If anything… I knew the religious/guru stuff he kept preaching…was definitely a mask. He grew up Baptist. I can recognize the mask he wore. I did recognize when he fell back into the New York blk man. His true self would be much harder for a European to know. I use to watch him shift back and forth from mask to east coast New York.

Notwhat…
I definitely think he was a Somatic Narcissist going back to his early 20s. He talked about sleeping with over 100 women and I believe it too. He had an Asian women fetish. He likes to control Asian women. He likes to steal money from foreign Australian..German and Norwegian women.

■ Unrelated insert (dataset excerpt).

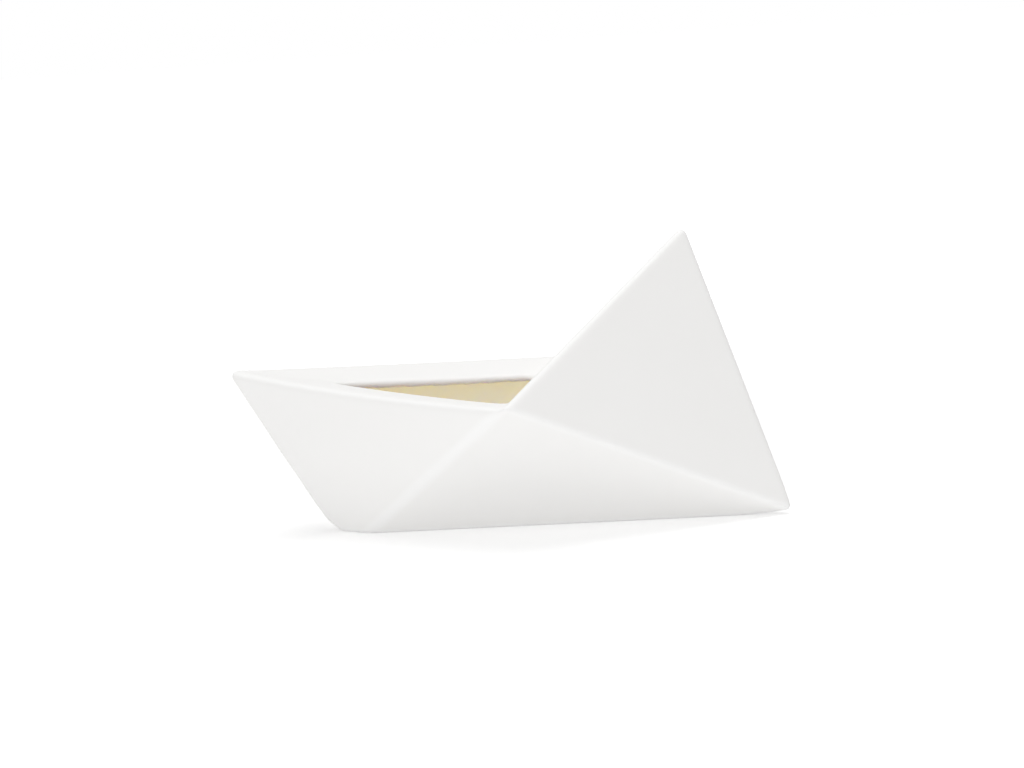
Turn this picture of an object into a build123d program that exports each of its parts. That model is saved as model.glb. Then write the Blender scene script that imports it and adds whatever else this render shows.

He likes Italian women too. He has specifics. He’s mostly arroused by brunettes.

Stargazer – I remember so well when I started talking to him and at one point I told him that I knew somehow there was a nice person underneath. I can’t remember exactly what we were talking about but that is what I said. It is like of course, I could hear these comments about him being hostile, insatiable, impatient, sex addict and then he threw that story about having proposed marriage to a girl 10 years ago and she didn’t marry him. He said she was the love of his life and that the nice guy died then, that now I had to respect the broken man he is. As the conversation went on he said he didn’t know her and I was, what??? do you propose marriage to someone you don’t know. He just said that he knew that if he couldn’t be with her he knew he would die and in fact he said he died. I really can’t wrap my mind around this story.

The thing is that yes, I told him that I knew somehow there was a nice guy there and thing is I think there is not. I just wanted to make myself believe that was the case but as you said I am having a very hard time understanding that there is evil out there.